* START STORED RECORDS *

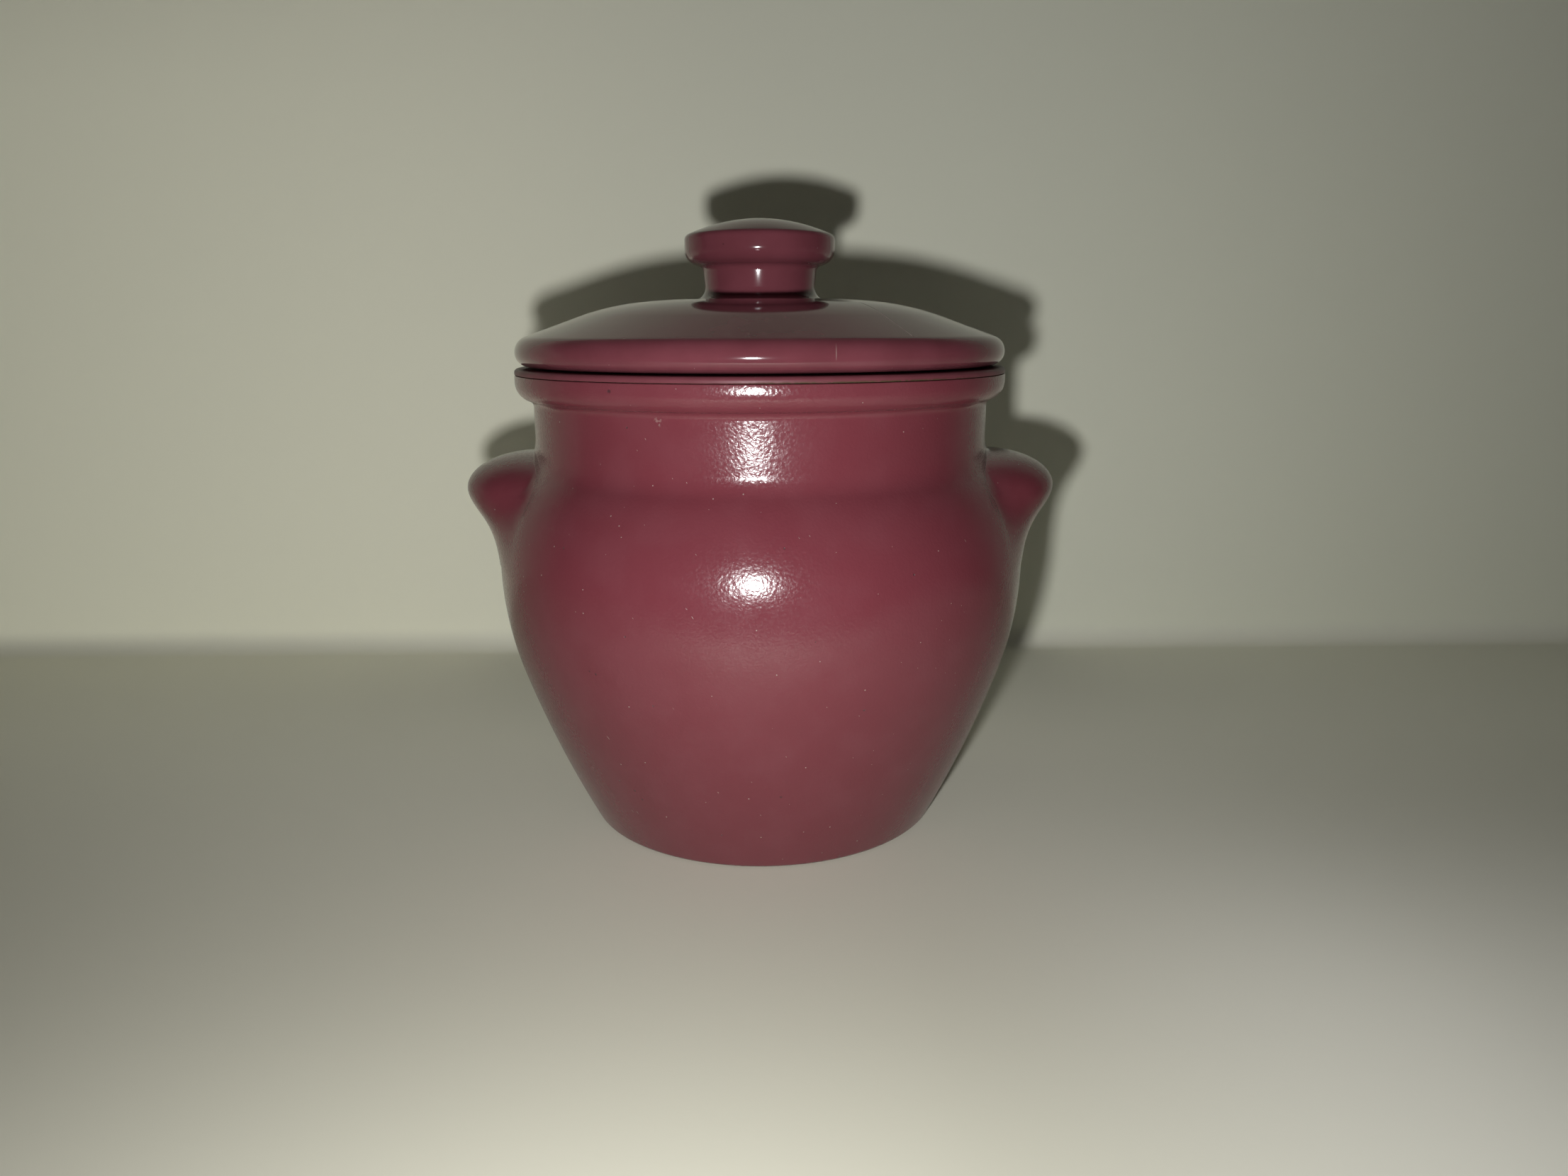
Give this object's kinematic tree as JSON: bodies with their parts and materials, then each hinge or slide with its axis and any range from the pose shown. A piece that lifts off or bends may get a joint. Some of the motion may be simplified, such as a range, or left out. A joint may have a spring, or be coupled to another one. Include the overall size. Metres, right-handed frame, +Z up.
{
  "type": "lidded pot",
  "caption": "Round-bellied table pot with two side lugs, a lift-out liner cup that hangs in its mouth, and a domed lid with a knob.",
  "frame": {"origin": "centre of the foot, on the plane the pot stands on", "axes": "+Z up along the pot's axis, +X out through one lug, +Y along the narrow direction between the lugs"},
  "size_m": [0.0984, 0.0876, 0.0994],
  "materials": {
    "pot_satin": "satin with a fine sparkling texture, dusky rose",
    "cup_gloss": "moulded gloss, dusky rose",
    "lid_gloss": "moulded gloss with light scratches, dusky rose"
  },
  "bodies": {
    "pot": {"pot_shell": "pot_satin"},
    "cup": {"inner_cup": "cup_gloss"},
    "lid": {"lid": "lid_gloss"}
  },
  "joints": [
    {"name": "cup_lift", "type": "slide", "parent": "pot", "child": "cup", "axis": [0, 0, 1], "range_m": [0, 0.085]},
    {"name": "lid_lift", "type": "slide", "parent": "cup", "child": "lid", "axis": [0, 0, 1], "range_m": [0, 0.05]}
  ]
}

* END STORED RECORDS *
* START STORED RECORDS *

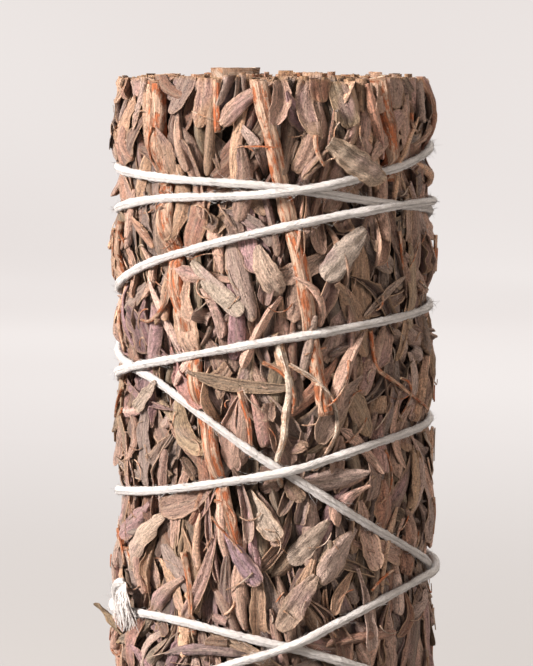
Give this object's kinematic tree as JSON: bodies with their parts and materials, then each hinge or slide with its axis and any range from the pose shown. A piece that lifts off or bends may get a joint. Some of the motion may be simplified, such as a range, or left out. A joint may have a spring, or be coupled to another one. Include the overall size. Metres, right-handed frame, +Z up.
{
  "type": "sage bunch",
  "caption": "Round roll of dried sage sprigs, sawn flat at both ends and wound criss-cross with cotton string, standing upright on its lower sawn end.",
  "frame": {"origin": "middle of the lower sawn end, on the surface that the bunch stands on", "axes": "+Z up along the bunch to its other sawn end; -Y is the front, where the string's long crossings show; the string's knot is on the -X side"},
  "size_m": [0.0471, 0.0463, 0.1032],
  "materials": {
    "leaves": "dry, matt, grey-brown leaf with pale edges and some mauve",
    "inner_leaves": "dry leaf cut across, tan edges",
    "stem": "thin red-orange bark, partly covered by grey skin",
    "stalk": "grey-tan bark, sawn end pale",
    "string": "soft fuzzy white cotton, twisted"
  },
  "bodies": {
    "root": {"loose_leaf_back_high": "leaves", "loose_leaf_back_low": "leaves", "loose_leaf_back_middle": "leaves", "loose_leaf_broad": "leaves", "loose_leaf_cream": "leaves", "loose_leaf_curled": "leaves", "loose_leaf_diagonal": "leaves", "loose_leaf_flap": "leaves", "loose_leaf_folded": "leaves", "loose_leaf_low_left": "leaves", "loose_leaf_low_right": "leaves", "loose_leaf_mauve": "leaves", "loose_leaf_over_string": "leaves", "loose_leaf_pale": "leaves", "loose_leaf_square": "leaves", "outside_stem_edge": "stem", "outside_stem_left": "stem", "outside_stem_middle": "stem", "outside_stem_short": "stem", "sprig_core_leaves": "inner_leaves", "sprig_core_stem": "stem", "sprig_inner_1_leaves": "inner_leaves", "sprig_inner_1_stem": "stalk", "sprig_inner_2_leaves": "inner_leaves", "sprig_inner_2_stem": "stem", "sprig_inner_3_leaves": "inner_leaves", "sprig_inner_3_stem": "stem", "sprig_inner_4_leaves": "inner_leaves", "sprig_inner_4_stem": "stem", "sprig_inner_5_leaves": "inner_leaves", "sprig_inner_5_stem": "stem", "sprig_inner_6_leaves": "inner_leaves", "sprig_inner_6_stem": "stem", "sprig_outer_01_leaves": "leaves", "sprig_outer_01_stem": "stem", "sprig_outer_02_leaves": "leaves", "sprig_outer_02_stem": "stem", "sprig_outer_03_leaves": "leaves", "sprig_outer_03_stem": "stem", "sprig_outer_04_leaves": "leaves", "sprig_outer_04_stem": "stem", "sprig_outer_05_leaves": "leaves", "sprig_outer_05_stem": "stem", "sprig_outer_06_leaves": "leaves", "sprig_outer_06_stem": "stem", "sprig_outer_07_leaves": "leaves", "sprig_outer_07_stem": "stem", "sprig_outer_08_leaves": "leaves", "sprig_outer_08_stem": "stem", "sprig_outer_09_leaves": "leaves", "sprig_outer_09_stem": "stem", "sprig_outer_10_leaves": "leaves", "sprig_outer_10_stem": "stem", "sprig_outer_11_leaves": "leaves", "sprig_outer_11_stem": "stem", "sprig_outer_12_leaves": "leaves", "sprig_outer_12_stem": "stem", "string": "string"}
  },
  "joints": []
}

* END STORED RECORDS *

Copy all lines of the listing above that contain the string "with".

#### FULL RESPONSE
Give this object's kinematic tree as JSON: bodies with their parts and materials, then each hinge or slide with its axis and any range from the pose shown. A piece that lifts off or bends may get a joint. Some of the motion may be simplified, such as a range, or left out. A joint may have a spring, or be coupled to another one. Include the overall size. Metres, right-handed frame, +Z up.
  "caption": "Round-bellied table pot with two side lugs, a lift-out liner cup that hangs in its mouth, and a domed lid with a knob.",
    "pot_satin": "satin with a fine sparkling texture, dusky rose",
    "lid_gloss": "moulded gloss with light scratches, dusky rose"
Give this object's kinematic tree as JSON: bodies with their parts and materials, then each hinge or slide with its axis and any range from the pose shown. A piece that lifts off or bends may get a joint. Some of the motion may be simplified, such as a range, or left out. A joint may have a spring, or be coupled to another one. Include the overall size. Metres, right-handed frame, +Z up.
  "caption": "Round roll of dried sage sprigs, sawn flat at both ends and wound criss-cross with cotton string, standing upright on its lower sawn end.",
    "leaves": "dry, matt, grey-brown leaf with pale edges and some mauve",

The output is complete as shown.